As we're working with text data for summaries in the `description` column, we first need to import packages like NLTK and TFIDF. Next, we remove stopwords and tokenize the sentences, with `lower()` function to not differ same tokens written in different cases. I haven't add any lemmatization to these tokens. Do this in both (i) whole Netflix dataset (here imported as `netflix_titles` dataframe) and (ii) user movies dataframe (here imported as `df_user`). Also create the similarity function, here we're using cosine similarity. The larger the cosine similarity value, the more similar the movie summaries. The object `similarity` will be in Numpy array.

In [None]:
# Add stopwords, tokenize 'description' in both netflix_titles df and df_user df
from nltk.corpus import stopwords
from sklearn.feature_extraction.text import TfidfVectorizer
from sklearn.metrics.pairwise import cosine_similarity

stop_words = set(stopwords.words('english'))
tfidf_vectorizer = TfidfVectorizer(stop_words = stop_words)
tfidf_netflix_titles = tfidf_vectorizer.fit_transform(netflix_titles['description'].str.lower()).toarray()
tfidf_user_df = tfidf_vectorizer.transform(df_user['description'].str.lower()).toarray()
similarity = cosine_similarity(tfidf_user_df, tfidf_netflix_titles)

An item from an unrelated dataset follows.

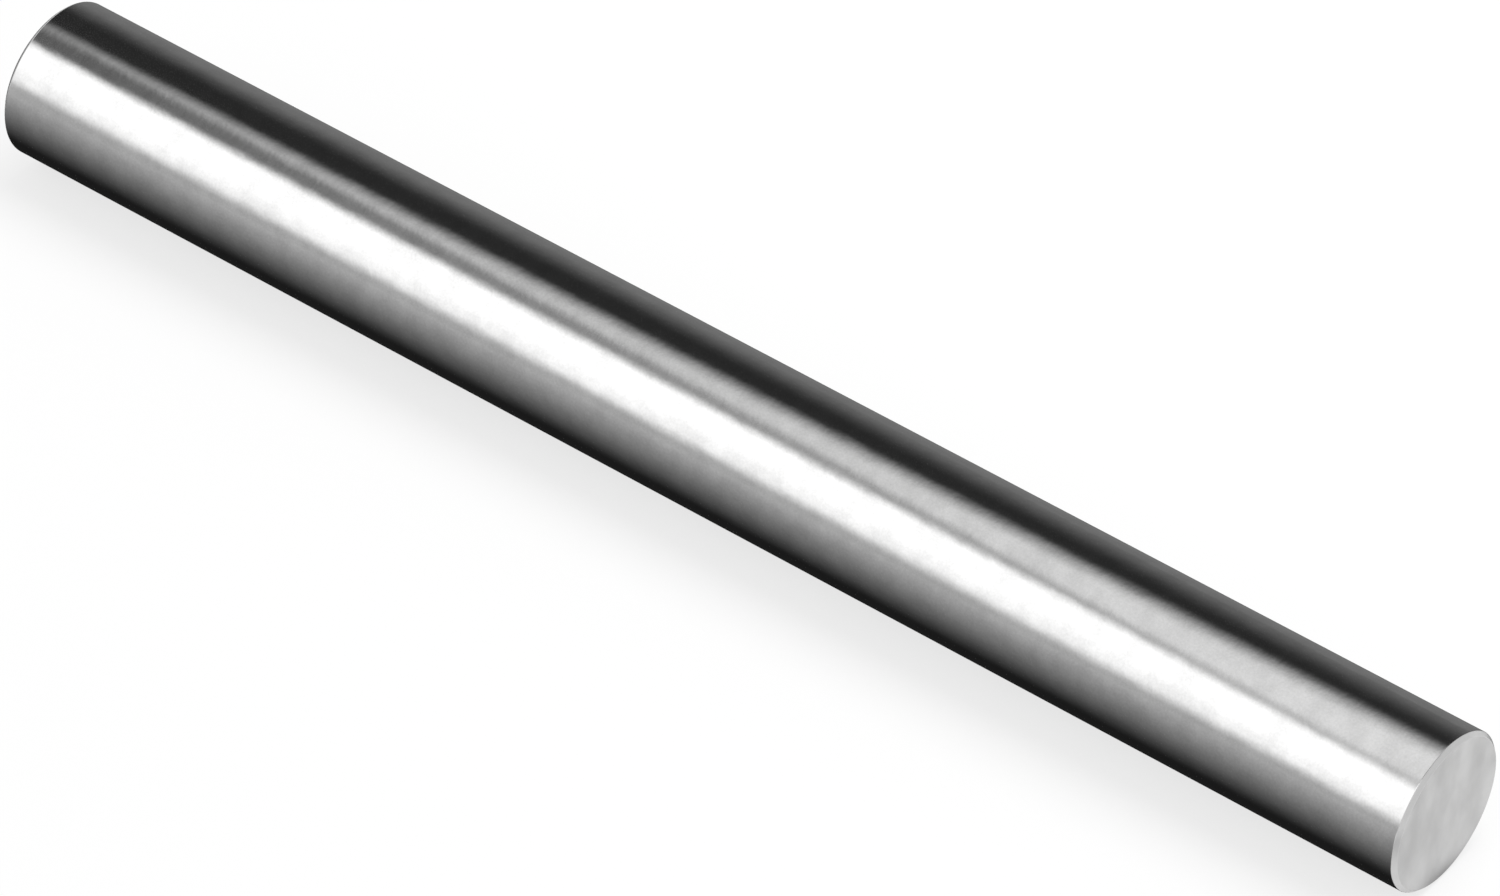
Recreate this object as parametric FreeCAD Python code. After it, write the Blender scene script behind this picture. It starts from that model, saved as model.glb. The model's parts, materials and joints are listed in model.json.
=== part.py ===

Sort `similarity` and collect top 5 most similar movies as our recommendations.

In [None]:
for similarity_x in similarity:
    similarity_x = pd.Series(list(similarity_x))
    top_recommendations = similarity_x.nlargest(6)
    netflix_id = top_recommendations.index.values.tolist()
    print('*Recommended for you from:')
    print('Title: ' + str(netflix_titles.loc[netflix_id[0], 'title']))
    print('Desc : ' + str(netflix_titles.loc[netflix_id[0], 'description']))
    
    print('\n*Top 5 recommendations:')
    titles_only = []
    for id in range(1, len(netflix_id)):
        titles_only.append(str(netflix_titles.loc[netflix_id[id], 'title']))
        print('Title: ' + str(netflix_titles.loc[netflix_id[id], 'title']))
        print('Desc : ' + str(netflix_titles.loc[netflix_id[id], 'description']))
        print('\n')

# Improvement Ideas

As seen in the result, we still see some not too similar movies recommended. As an example, Richard Pryor: Live in Concert is recommended to users watching Explained. I think adding sub genres for this movie dataset would be a helpful feature. Take the Richard Pryor: Live in Concert, we can add `Music` as the second tier for this movie's genre. Then, we can add a new scoring on whether or not the recommended movies matched the first tier genre and second tier genre. Finally, we can have weighted scores for both cosine similarity (scaled from 0 to 1) and genre similarity (scaled from 0 to 1). Simply put, `final_score = 0.5 * (cosine_similarity + genre_similarity)`. The larger final_score, the more similar the movie to the user input movie.

Here's the list of unique genres available. See how we can improve the sub genres?

In [None]:
genres_all = list(netflix_titles.listed_in.unique())
genres = []
for x in genres_all:
    x1 = x.replace(' ', '').split(',')
    genres.extend(x1)

genres = sorted(list(set(genres)))
print(genres)

Anyways, I personally used this recommender sometimes as a complement of Netflix's in app recommendations. Haven't used any convoluted techniques here but I found this worked well enough. Happy binge watching!!